Faraday Future halted work on the project outside Las Vegas last November, at the time calling the stoppage a “temporary adjustment” that wouldn’t affect plans to begin production in 2018. It sunk more than $120 million into the project.
“It can be somewhat hard to believe that a company that was so aggressively spending money and moving things forward in their claimed goals will suddenly change direction and still get to where they want to get to,” said Karl Brauer, executive publisher at Autotrader and Kelley Blue Book. “You kind of don’t know—is this just an adjustment or is there going to be a freefall here?”
He and others who closely watch the industry said the decision comes amid several industry changes that could drastically affect companies like Faraday and Tesla that offer uniquely all-electric lineups. Established car companies are releasing more electric options and it’s unclear whether President Donald Trump’s administration will continue tax breaks that incentivize the industry and motivate buyers.
“I think the next 12 months are going to be very telling,” Brauer said. “It could drastically change the look of the electric car industry.”
Faraday’s announcement came days after reports that a Shanghai court froze more than $180 million in assets belonging to one of the company’s biggest backers, tech billionaire Jia Yueting. The company said that Jia’s financial problems were not related to the decision.
Jia stepped down last week from the helm of the publicly traded arm of LeEco, the Beijing-based conglomerate he founded over a decade ago. At the same time, he reaffirmed his commitment to Faraday Future.
The company is attempting an exceptionally expensive feat—one that Tesla has not pulled off, Autotrader Executive Analyst Michelle Krebs said.
“Tesla has sold vehicles, but it’s not made any money, and that whole segment is not doing particularly well,” Krebs said. “You’ve got an industry that is capital-intensive and you’ve got an electric vehicle market that is kind of shaky, so those two things probably are at play.”
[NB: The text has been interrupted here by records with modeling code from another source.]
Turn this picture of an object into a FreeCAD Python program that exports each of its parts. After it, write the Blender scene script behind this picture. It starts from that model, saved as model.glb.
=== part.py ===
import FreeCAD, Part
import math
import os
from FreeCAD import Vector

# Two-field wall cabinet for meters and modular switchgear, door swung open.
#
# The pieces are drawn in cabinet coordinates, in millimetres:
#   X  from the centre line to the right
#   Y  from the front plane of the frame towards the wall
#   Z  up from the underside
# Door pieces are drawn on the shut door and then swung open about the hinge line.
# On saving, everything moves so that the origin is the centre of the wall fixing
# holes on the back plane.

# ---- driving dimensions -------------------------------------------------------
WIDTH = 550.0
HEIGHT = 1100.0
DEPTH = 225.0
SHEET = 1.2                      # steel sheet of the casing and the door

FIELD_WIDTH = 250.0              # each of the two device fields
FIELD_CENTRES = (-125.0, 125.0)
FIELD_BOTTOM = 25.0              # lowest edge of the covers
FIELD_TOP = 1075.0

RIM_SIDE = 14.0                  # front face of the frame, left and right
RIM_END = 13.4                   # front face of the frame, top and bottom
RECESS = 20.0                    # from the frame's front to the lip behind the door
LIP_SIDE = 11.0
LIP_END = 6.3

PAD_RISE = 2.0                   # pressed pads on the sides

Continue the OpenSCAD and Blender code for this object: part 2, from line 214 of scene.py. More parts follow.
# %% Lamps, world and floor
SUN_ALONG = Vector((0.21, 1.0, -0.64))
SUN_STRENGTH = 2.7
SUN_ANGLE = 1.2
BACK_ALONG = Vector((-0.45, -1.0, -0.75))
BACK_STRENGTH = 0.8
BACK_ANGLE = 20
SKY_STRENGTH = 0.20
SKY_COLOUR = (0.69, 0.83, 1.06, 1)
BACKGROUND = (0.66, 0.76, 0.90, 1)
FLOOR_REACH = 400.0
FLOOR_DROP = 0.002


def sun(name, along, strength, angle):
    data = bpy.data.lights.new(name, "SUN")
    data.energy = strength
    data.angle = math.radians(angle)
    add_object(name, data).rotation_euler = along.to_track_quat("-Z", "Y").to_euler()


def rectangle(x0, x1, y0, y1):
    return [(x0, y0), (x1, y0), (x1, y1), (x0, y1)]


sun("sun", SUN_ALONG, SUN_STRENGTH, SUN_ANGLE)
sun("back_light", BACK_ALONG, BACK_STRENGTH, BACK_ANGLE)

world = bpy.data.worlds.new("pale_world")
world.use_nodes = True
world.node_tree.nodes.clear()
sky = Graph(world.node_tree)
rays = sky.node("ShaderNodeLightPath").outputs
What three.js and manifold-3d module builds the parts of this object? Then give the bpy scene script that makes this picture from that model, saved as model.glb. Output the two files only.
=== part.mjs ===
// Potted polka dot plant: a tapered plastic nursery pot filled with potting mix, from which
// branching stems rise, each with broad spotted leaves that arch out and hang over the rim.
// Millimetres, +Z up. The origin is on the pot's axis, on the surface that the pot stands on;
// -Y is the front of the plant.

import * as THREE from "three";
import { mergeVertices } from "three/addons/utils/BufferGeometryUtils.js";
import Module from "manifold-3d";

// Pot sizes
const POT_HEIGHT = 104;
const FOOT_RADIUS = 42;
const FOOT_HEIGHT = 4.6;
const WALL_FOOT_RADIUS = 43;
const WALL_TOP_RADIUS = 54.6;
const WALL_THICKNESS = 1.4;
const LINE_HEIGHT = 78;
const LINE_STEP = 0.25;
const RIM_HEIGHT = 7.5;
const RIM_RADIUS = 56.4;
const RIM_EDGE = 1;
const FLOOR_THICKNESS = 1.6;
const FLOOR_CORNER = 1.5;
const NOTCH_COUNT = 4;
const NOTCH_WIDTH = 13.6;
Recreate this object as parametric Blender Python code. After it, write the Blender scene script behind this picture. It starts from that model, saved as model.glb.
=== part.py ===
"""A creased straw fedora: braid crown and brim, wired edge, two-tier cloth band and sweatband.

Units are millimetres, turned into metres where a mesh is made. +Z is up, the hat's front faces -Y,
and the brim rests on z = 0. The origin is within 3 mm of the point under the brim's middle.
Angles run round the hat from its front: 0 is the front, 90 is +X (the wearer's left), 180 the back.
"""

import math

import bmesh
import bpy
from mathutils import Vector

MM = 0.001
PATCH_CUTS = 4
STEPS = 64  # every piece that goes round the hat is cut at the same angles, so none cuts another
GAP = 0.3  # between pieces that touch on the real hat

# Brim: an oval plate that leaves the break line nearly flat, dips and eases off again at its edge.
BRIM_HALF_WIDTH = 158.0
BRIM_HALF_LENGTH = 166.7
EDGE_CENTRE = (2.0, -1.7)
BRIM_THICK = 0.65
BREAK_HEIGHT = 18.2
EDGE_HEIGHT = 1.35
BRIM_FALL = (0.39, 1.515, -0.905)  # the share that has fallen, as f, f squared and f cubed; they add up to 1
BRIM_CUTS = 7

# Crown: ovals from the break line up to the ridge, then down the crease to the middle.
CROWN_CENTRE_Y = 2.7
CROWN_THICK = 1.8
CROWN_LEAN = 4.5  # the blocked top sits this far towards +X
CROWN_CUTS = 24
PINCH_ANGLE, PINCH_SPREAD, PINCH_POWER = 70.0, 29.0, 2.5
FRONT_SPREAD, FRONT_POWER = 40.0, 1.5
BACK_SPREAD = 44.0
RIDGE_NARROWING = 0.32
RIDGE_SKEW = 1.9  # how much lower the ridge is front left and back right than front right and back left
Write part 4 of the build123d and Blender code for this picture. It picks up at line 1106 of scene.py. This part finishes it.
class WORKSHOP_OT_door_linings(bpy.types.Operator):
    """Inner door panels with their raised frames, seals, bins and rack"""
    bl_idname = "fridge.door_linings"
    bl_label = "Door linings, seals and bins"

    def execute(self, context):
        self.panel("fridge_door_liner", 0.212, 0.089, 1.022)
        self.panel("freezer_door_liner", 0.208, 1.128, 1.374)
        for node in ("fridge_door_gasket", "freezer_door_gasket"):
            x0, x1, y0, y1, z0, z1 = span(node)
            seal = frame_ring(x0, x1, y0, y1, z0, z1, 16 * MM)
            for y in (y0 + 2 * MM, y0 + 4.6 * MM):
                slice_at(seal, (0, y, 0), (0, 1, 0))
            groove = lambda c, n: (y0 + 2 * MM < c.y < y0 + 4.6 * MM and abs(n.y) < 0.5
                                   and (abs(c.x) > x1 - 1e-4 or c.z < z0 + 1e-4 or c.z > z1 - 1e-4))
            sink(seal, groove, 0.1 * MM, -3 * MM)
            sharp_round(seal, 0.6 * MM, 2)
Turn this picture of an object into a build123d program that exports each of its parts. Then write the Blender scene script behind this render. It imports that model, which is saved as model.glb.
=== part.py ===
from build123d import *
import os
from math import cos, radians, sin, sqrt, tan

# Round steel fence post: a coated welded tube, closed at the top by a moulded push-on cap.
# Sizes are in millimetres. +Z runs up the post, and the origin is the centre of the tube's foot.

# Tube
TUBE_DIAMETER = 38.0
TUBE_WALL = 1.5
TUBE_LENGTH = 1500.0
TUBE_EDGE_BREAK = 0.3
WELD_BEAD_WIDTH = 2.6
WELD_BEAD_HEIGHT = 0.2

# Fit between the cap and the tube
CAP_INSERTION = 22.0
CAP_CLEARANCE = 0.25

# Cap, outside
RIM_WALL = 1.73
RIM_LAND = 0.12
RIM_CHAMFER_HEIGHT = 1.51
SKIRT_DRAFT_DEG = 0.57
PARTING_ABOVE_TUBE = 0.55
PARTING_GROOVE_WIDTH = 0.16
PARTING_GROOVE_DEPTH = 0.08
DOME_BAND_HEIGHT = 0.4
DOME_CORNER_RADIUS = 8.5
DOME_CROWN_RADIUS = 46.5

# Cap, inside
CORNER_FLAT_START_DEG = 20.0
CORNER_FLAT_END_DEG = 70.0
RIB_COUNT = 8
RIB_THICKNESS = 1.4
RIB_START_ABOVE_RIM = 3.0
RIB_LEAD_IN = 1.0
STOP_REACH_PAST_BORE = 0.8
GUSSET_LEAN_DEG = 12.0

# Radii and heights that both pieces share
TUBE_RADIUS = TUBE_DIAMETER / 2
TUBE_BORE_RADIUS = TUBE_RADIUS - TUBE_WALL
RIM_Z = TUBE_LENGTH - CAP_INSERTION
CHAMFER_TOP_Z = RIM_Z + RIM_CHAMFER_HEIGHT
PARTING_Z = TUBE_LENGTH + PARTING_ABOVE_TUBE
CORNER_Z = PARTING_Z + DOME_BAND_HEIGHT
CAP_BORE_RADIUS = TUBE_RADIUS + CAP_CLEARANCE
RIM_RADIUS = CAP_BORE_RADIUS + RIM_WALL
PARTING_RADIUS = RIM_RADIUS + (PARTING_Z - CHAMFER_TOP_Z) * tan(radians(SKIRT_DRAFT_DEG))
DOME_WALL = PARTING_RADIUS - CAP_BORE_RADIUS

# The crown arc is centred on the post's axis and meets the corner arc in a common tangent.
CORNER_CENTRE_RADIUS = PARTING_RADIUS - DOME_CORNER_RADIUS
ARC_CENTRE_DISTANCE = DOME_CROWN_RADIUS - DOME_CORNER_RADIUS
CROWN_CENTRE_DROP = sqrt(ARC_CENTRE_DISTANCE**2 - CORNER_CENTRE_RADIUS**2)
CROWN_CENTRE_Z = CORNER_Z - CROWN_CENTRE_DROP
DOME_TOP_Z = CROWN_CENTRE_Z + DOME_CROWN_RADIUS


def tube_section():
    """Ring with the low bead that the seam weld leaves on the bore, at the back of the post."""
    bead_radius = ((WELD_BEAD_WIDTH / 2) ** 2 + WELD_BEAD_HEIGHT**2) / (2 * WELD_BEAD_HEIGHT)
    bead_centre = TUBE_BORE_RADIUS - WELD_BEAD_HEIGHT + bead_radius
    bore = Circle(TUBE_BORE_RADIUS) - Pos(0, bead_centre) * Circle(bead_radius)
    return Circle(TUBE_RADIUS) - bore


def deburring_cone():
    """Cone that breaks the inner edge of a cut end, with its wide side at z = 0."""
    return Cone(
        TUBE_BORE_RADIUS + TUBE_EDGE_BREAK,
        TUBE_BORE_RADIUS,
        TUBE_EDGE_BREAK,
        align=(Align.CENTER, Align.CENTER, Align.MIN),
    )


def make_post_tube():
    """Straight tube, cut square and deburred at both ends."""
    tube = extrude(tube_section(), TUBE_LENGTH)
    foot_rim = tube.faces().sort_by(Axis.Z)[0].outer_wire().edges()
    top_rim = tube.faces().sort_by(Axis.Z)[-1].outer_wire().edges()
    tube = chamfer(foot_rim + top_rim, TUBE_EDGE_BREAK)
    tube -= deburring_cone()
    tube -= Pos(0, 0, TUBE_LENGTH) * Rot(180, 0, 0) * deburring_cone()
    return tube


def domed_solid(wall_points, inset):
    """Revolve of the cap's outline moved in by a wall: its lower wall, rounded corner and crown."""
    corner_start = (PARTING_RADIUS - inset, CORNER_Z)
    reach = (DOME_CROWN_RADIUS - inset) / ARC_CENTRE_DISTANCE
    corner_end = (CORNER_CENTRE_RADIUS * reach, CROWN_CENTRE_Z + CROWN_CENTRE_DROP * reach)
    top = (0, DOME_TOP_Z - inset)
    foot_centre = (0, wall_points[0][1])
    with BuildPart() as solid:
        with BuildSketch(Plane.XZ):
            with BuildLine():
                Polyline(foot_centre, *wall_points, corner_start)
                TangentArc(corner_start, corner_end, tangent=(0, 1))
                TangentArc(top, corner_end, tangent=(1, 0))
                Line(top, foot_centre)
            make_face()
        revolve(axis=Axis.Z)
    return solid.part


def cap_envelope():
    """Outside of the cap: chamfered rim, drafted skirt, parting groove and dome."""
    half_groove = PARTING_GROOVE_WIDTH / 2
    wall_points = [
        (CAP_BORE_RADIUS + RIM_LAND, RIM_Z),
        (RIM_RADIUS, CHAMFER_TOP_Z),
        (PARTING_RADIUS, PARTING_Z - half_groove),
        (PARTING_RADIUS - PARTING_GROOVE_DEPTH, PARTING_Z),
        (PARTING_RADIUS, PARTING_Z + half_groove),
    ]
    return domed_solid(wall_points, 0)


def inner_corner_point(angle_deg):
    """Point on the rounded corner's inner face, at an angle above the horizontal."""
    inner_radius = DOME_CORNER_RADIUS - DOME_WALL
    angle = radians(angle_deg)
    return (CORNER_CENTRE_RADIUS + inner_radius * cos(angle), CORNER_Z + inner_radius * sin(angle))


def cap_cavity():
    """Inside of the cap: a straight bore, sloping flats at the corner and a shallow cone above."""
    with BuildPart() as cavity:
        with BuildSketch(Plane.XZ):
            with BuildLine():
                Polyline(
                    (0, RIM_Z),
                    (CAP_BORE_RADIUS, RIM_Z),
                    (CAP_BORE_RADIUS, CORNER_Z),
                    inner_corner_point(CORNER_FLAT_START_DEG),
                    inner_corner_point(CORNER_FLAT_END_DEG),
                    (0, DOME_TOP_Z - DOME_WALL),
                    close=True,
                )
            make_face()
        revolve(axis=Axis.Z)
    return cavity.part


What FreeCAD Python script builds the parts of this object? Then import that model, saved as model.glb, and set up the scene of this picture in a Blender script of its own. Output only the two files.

With electric vehicles in particular, she said, there’s no sign that there will be a big payoff anytime soon, “there’s just never enough cash.”
Thousands of jobs had been anticipated to come with the construction and launch of the proposed plant on a 900-acre site at the Apex Industrial Park in North Las Vegas.
State Treasurer Dan Schwartz, a critic of the project, blamed state officials for giving false hope that the plant “would magically create 4,500 jobs.”
The state had pledged $335 million in incentives to the company, but had not yet spent any taxpayer money on the project, according to Steve Hill, director of the Governor’s Office of Economic Development.
Hill said the state, recognizing both the opportunity and risk of the endeavour, required the company to invest at least $1 billion before it received the tax breaks and infrastructure improvements approved by state lawmakers in 2015.
“The history of this industry is littered with grand startups that never came true,” Brauer said. “Faraday has all the earmarks of one of those companies that promises you the world but doesn’t necessarily deliver it.”